Tevel Aerobotics has developed a fundamentally novel approach to fruit harvesting: fleets of tethered flying autonomous robots (FARs) that navigate between trees, identify ripe fruit using computer vision, and pick it with robotic arms — all without bruising the produce. The drones are tethered for continuous power and can assess fruit ripeness, detect diseases in real-time, and perform selective harvesting that human pickers cannot match for consistency. The system is deployed commercially in Israel, Spain, and Chile across apple, stone fruit, and citrus orchards.
The technology merges three Israeli strengths: drone engineering (from the defense sector), computer vision (from the autonomous vehicle ecosystem), and agricultural innovation (from decades of constraint-driven farming).
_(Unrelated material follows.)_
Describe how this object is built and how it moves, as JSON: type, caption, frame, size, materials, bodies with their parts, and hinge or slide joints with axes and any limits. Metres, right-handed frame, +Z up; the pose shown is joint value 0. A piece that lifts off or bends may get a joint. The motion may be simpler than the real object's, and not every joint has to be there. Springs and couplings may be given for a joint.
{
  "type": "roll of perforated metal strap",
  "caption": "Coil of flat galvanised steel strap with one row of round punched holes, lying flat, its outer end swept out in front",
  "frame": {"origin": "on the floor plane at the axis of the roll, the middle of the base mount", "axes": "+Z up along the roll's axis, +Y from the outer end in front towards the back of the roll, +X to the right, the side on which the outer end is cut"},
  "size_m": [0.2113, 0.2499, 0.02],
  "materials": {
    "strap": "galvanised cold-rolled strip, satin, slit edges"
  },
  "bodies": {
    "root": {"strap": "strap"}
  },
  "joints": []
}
Flying robots solve a problem that ground-based harvesters cannot: they navigate the three-dimensional canopy of fruit trees without damaging branches or requiring tree architecture to be modified for machine access.
Strategically, autonomous harvesting addresses a $50 billion global fruit industry facing acute labor shortages — in many developed countries, 20-30% of fruit crops go unharvested due to insufficient seasonal labor. Tevel's pick-as-a-service model (charging per kilogram harvested) aligns grower incentives with technology adoption. The flying-robot paradigm, while initially counterintuitive, may prove more scalable than ground-based robotic arms for the irregular geometries of tree fruit production.